Devastating Tree-Killing Pathogen Traced to California
A new study by UC Berkeley and Italian researchers may have solved a decades-long mystery behind the source of a tree-killing fungus that affected six of the world's seven continents.
Genetic sleuthing by an international team of researchers has fingered California as the source of the pathogen, Seiridium cardinale, which is the cause of cypress canker disease and has killed as much as 95 percent of native trees in the cypress family, including junipers and some cedars.
The findings were published Thursday in the journal Phytopathology.
“The fungus was likely introduced from California either in the South of France or in Central Italy 60 to 80 years ago, and that introduction resulted in a global pandemic that has devastated the region’s iconic Italian cypress trees,” Matteo Garbelotto, adjunct associate professor and cooperative extension specialist in ecosystem sciences at the University of California, Berkeley, said in a university release.
S. cardinale was first identified in California's San Joaquin Valley in 1928 as the culprit causing the disease. It has lived and thrived in California for a long time and made its way since to Europe, Asia, New Zealand, Australia, South America and Africa.
The fungus attacks trees in the cypress family by entering through cracks in their bark and producing toxins that wreak havoc with the flow of sap, choking off the supply of water and nutrients. The disease has left an indelible mark throughout Southern Europe.
“Italian cypress trees are important to the ecosystem, but they are also considered the quintessential trees of the Mediterranean, the ones that dot the Tuscan countryside and that form the landscape of much of Greece, the South of France and Spain. It is difficult to put a price tag on the impact this pathogen has had. It’s hard to imagine the Tuscan or Provence landscape without cypresses,” said study lead author Gianni Della Rocca, researcher at the National Research Council in Florence, Italy.
The researchers used modern DNA fingerprinting techniques to analyze diseased tree samples from seven Mediterranean countries, eight California counties, Chile and New Zealand.
California emerged as a likely culprit because it hosts populations of the pathogen that are genetically diverse, a strong sign that the pathogen is endemic to the region, the researchers said.

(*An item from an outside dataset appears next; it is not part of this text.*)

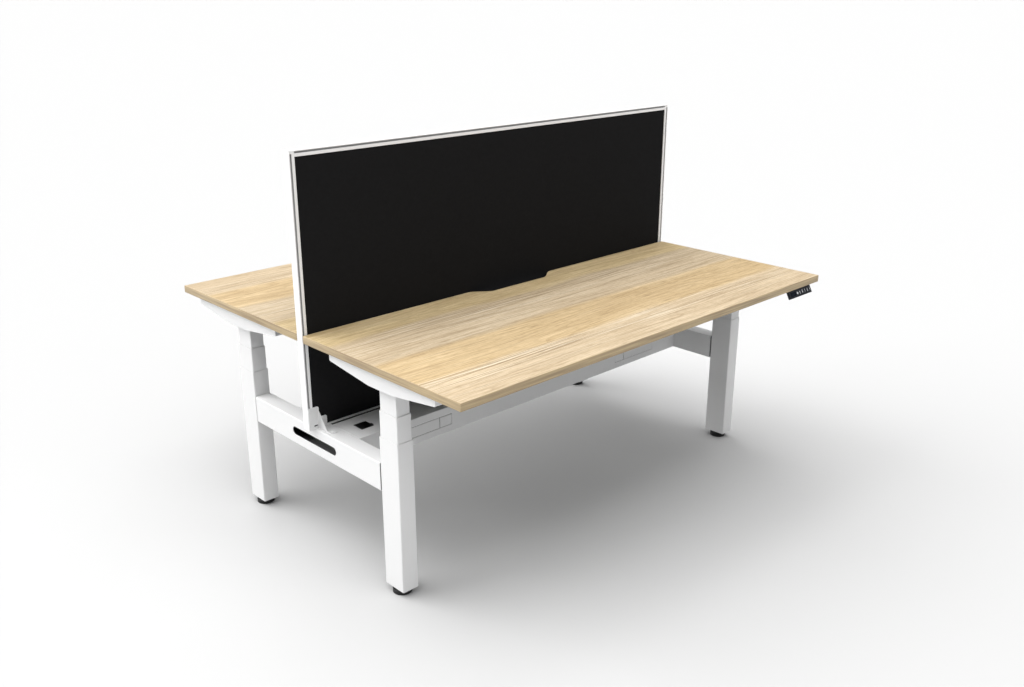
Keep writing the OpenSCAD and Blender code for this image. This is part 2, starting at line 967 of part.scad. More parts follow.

S. cardinale is capable of reproducing asexually by creating genetically identical clones of itself, or sexually when a different variant is available for mating. The authors of the study attribute the diversity to the likely sexual reproduction of two genetic variants of the pathogen found in California.
The researchers found that one of the two variants of S. cardinale endemic to California is responsible for the epidemic of cypress canker in the Mediterranean, saying the fungi there all descended from a founder genotype that made its way to Europe.
The second variant found in California, incidentally, has been linked to the epidemic in countries in the Southern Hemisphere such as New Zealand and Chile.
The researchers said how the pathogen moved from California outward is not yet clear. But it is certain that humans helped the pathogen along in its journey, since air and sea currents alone could not account for the discovery of identical genotypes thousands of miles apart.
The researchers looked through historical catalogues of large commercial nurseries in Italy and France and found records of mature Monterey cypress trees for sale during the late 1920s and 1930s. The records indicated significant imports of the California trees and their seeds at that time.
“It is very likely that the pathogen was introduced during that period,” said Danti, who added that interviews the research team conducted with people who worked in the nurseries then suggested that cypress canker disease was becoming a problem by the late 1930s.
“It could have easily taken 10 to 20 years from the time of introduction for the first major outbreak to occur. In Italy, the pathogen was first identified in 1951, so it could have arrived decades earlier,” Garbelotto said.